The middle Anti-Federalists folded because they wanted Union rather than
succession. I find nothing
attractive in Anti-Federalist ideology and much that is repulsive in how they
were put together. They are
anti-tax, anti-Catholic, anti-Semitic and more pro-slavery than the Federalists.
In New York the Anti-Federalist cause was organized around preserving the
tax on imports through New York harbor exclusively for selfish state needs and
denying the revenue for the desperate needs of the Union.
In Pennsylvania the organizing principle of Anti-Federalism was that if
the Quakers are for it, we are against it.
In Virginia, Patrick Henry led the opposition to the Constitution on the
organizing platform that “if you adopt this Constitution, the Eastern states can
and will abolish slavery.” By
ratification, the Anti-Federalists lost, praise be the Lord, and they ceased to
be appealing enough thereafter to be a banner under which politicians wanting to
win could rally. Our continued
deification of the Anti-Federalist opponents of the Constitution mystifies me.

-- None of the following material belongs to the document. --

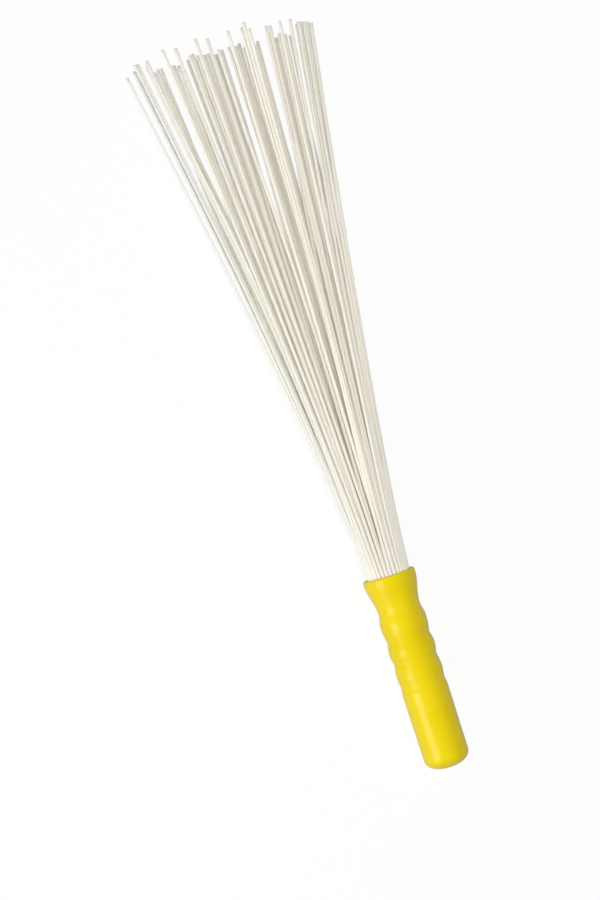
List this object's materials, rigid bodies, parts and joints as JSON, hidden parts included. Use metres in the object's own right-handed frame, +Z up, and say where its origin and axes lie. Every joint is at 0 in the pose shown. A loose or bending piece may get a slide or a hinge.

Similarly, I found nothing plausible, persuasive or appealing in Lance
Banning’s life long crusade to say that Madison was always a Virginia partisan.
He and Hamilton were the twin stoutest nationalists in the Congress in
the years before the Constitution.
Yes, I do believe that the Supreme Court’s current restrictions on the federal
government are made-up history. The
Constitution as a historical document was a weapon in a war to end the
sovereignty of the states and to replace it with a strong self-sufficient
national government. Our
Constitution is a viciously anti-state document.
Perhaps these issues will not be settled here in one review and one
rebuttal, but they are important.
even after Professor Gibson’s review, the closer one gets to understanding the
original Constitution, the more nationalistic the Constitution looks.